(WHAT IS NEEDED) Which lines in the records below contain the word "with"? Copy each one out.

(RECORDS FOR THE EXERCISE)

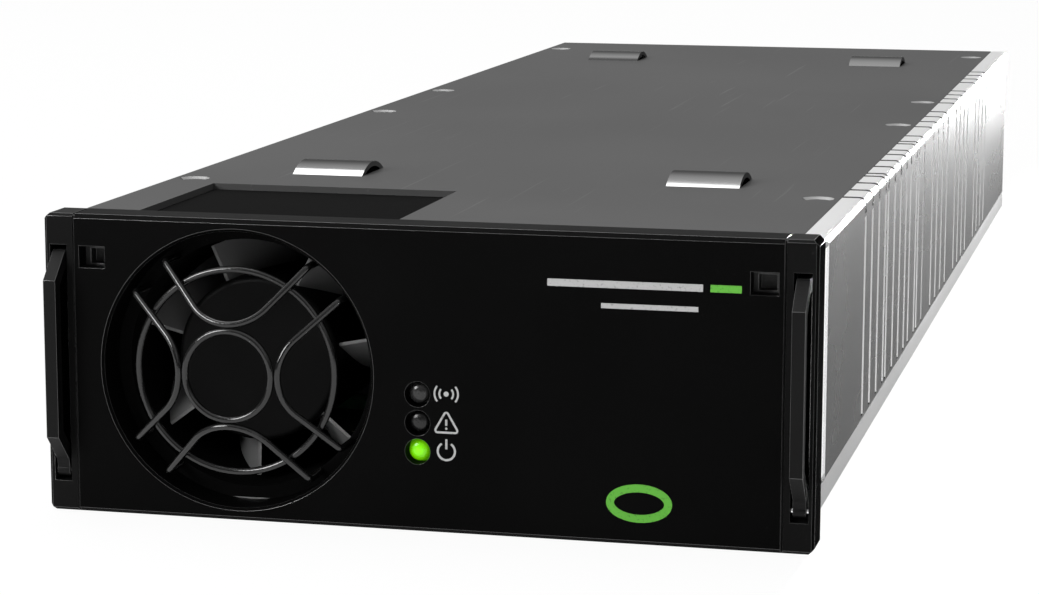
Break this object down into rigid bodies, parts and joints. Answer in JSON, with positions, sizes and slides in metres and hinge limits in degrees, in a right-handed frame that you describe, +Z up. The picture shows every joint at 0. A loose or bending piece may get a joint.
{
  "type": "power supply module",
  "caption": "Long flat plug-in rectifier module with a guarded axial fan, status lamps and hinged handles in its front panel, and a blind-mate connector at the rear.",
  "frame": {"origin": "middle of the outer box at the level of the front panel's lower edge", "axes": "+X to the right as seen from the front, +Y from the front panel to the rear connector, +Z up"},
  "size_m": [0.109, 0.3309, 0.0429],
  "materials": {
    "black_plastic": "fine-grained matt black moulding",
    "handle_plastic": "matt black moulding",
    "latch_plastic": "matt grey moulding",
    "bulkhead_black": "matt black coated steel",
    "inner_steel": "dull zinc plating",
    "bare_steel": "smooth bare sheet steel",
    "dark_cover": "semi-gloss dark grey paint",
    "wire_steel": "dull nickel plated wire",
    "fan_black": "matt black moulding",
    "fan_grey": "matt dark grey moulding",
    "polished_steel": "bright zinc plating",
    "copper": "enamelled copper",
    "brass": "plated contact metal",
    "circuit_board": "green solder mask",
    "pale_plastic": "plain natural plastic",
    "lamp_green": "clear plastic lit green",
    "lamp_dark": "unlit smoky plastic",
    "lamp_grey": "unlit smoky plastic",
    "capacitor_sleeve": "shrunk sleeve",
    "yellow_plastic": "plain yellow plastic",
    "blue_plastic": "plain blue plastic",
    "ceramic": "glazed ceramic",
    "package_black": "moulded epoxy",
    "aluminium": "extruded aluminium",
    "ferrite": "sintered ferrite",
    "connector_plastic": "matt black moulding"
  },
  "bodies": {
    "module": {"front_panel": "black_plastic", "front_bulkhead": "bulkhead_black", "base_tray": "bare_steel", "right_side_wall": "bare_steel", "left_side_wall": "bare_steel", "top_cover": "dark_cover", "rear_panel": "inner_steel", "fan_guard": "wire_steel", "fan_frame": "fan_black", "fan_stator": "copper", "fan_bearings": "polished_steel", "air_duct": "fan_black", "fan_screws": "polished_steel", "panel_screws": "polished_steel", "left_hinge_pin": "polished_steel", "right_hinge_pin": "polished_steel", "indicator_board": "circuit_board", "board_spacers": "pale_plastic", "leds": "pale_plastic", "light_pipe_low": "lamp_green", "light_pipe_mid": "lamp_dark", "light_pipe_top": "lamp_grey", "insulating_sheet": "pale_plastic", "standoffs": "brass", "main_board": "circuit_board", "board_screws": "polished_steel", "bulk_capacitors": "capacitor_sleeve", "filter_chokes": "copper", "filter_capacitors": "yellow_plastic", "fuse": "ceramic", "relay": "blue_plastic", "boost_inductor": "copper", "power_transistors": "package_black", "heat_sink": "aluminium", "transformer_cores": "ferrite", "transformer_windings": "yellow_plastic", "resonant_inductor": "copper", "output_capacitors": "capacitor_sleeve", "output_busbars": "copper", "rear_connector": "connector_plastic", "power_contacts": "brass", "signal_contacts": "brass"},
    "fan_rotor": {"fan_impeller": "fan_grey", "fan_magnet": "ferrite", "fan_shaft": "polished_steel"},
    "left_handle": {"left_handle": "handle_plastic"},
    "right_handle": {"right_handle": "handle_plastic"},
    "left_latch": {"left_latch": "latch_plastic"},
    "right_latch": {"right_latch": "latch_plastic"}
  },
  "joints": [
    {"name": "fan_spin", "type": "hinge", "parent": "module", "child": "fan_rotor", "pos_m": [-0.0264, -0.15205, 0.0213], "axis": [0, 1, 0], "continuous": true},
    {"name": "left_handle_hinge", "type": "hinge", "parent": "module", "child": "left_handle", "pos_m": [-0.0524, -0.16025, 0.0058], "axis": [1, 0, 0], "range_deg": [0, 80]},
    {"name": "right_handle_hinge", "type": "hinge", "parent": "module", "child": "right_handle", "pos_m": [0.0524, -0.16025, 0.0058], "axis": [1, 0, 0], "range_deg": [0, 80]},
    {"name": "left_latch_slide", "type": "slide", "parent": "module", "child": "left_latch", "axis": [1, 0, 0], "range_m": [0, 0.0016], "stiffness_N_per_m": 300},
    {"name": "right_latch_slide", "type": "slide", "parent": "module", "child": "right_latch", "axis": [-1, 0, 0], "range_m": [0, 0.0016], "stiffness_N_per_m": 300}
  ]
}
...
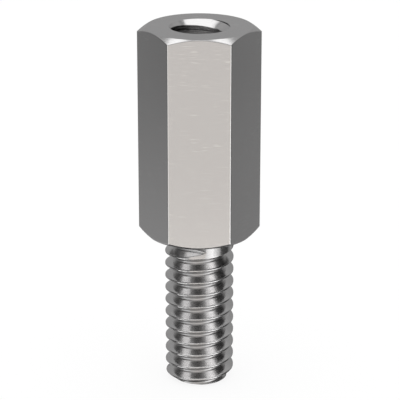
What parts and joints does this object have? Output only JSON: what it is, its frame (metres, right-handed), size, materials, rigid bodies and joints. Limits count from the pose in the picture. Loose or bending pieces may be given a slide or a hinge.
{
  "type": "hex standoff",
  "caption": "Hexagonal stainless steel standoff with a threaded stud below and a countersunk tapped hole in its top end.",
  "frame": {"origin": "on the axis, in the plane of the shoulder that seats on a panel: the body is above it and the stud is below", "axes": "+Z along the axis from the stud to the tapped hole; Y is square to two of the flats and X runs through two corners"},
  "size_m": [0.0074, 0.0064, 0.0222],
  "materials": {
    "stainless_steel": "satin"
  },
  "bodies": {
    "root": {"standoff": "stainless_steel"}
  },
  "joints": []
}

(RESPONSE FOR THIS EXERCISE)
Break this object down into rigid bodies, parts and joints. Answer in JSON, with positions, sizes and slides in metres and hinge limits in degrees, in a right-handed frame that you describe, +Z up. The picture shows every joint at 0. A loose or bending piece may get a joint.
  "caption": "Long flat plug-in rectifier module with a guarded axial fan, status lamps and hinged handles in its front panel, and a blind-mate connector at the rear.",
  "caption": "Hexagonal stainless steel standoff with a threaded stud below and a countersunk tapped hole in its top end.",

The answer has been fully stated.